The Therapeut left "for ever," says Philo, "brothers, children, wives, father and mother," for the contemplative life.
Like the Buddhists, the Therapeuts had nuns vowed to chastity.
The preacher and the missionary, two original ideas of Buddhism, were conspicuous amongst the Therapeuts. This was in direct antagonism to the spirit of Mosaism.
The Therapeut was a healer of the body as well as the soul.
Turning to the kindred society of the Essenes we get a few additional points of contact.
The Essenes, like the Buddhist monks, had ridiculous laws relating to spitting and other natural acts, those of the Essenes being regulated by a superstitious veneration for the Sabbath day, those of the Buddhists, by a superstitious respect for a pagoda.

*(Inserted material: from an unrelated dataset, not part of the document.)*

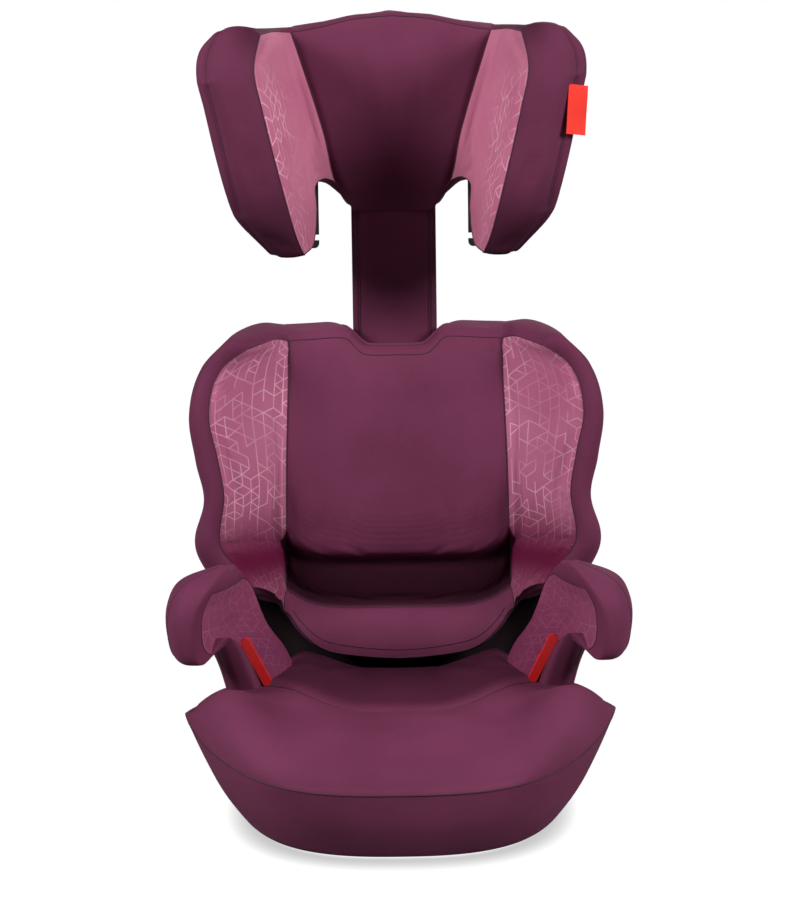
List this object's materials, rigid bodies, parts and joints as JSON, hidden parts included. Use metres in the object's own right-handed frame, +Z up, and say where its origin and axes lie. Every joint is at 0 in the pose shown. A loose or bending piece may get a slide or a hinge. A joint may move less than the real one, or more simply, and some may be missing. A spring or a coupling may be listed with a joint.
{
  "type": "booster seat",
  "caption": "High-back child booster seat with padded base and armrests, winged backrest on a hinge rod and a winged headrest that slides on a latched neck.",
  "frame": {"origin": "centre of the overall box in plan, on the floor", "axes": "+Z up, -Y towards the front of the seat, +X to the right as seen from the front"},
  "size_m": [0.468, 0.4368, 0.7682],
  "materials": {
    "knit_plum": "fine heathered knit",
    "knit_pink": "fine knit with a light line pattern",
    "foam": "open-cell foam",
    "insert_foam": "expanded bead foam",
    "shell_grey": "moulded, fine grain",
    "base_grey": "moulded, fine grain",
    "trim_dark": "moulded, satin",
    "guide_red": "satin",
    "tag_red": "woven ribbon",
    "steel": "zinc plated",
    "rubber": "matt"
  },
  "bodies": {
    "base": {"base_shell": "base_grey", "base_skirt": "knit_plum", "base_ribs": "base_grey", "base_feet": "rubber", "base_screws": "steel", "seat_foam": "foam", "seat_cover": "knit_plum", "hinge_bracket": "base_grey", "hinge_rod": "steel", "rod_clips": "steel", "arm_frame_left": "foam", "arm_frame_right": "foam", "arm_cover_left": "knit_pink", "arm_cover_right": "knit_pink", "lap_belt_guide_left": "guide_red", "lap_belt_guide_right": "guide_red"},
    "backrest": {"back_shell": "shell_grey", "back_foam": "foam", "lumbar_pad": "foam", "back_cover": "knit_plum", "neck_collar": "trim_dark", "neck_channel": "base_grey", "height_rack": "steel", "back_screws": "steel", "back_hook_left": "base_grey", "back_hook_right": "base_grey"},
    "headrest": {"head_shell": "shell_grey", "head_foam": "foam", "head_cover": "knit_plum", "wing_insert_left": "insert_foam", "wing_insert_right": "insert_foam", "head_spine": "base_grey", "neck_sleeve": "knit_plum", "spine_screws": "steel", "handle_bracket": "base_grey", "handle_pin": "steel", "shoulder_belt_guide_left": "trim_dark", "shoulder_belt_guide_right": "trim_dark", "side_tag": "tag_red"},
    "handle": {"release_handle": "trim_dark"},
    "pull_rod": {"release_rod": "steel"},
    "latch": {"latch_bolt": "steel"}
  },
  "joints": [
    {"name": "back_recline", "type": "hinge", "parent": "base", "child": "backrest", "pos_m": [0, 0.12, 0.072], "axis": [-1, 0, 0], "range_deg": [-4, 12]},
    {"name": "headrest_height", "type": "slide", "parent": "backrest", "child": "headrest", "axis": [0, 0.1045, 0.9945], "range_m": [-0.05, 0.1]},
    {"name": "handle_squeeze", "type": "hinge", "parent": "headrest", "child": "handle", "pos_m": [0, 0.21276, 0.70578], "axis": [1, 0, 0], "range_deg": [0, 18]},
    {"name": "rod_pull", "type": "slide", "parent": "headrest", "child": "pull_rod", "axis": [0, 0.1045, 0.9945], "range_m": [0, 0.005]},
    {"name": "latch_release", "type": "slide", "parent": "headrest", "child": "latch", "axis": [0, -0.9945, 0.1045], "range_m": [0, 0.005]}
  ],
  "couplings": [
    {"joint": "rod_pull", "follows": "handle_squeeze", "m_per_rad": 0.0159},
    {"joint": "latch_release", "follows": "handle_squeeze", "m_per_rad": 0.0159}
  ]
}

In Buddhist monasteries a rigid obedience, together with a quite superstitious respect for the person of a superior, is enacted. In Buddhaghosa's Parables is a puerile story of a malicious Muni, who, when an inferior monk had gone out of a hut where the two were sleeping, lay across the doorway in order to make the novice inadvertently commit the great sin of placing his foot above his superiors head. The penalty of such an act is that the offender's head ought to be split into seven pieces. With the Essenes similar superstitions were rife. If an Approacher accidentally touched the hem of the garment of an Associate, all sorts of purifications had to be gone through.
The principle of thrift and unsavouriness in dress was carried to extremes by both Essenes and Buddhists. The sramana (ascetic) was required to stitch together for his kowat the refuse rags acquired by begging. The Essenes were expected to wear the old clothes of their co-religionists until they tumbled to pieces.
In the Thibetan "Life of Buddha," by Rockhill, it is announced that when the great teacher first cast off his kingly silks he donned a foul dress that had been previously worn by ten other saints. This throws light on the story of Elisha.
Dr. Ginsburg ("The Essenes," p. 13) shows that the Essenes had eight stages of progress in inner or spiritual knowledge.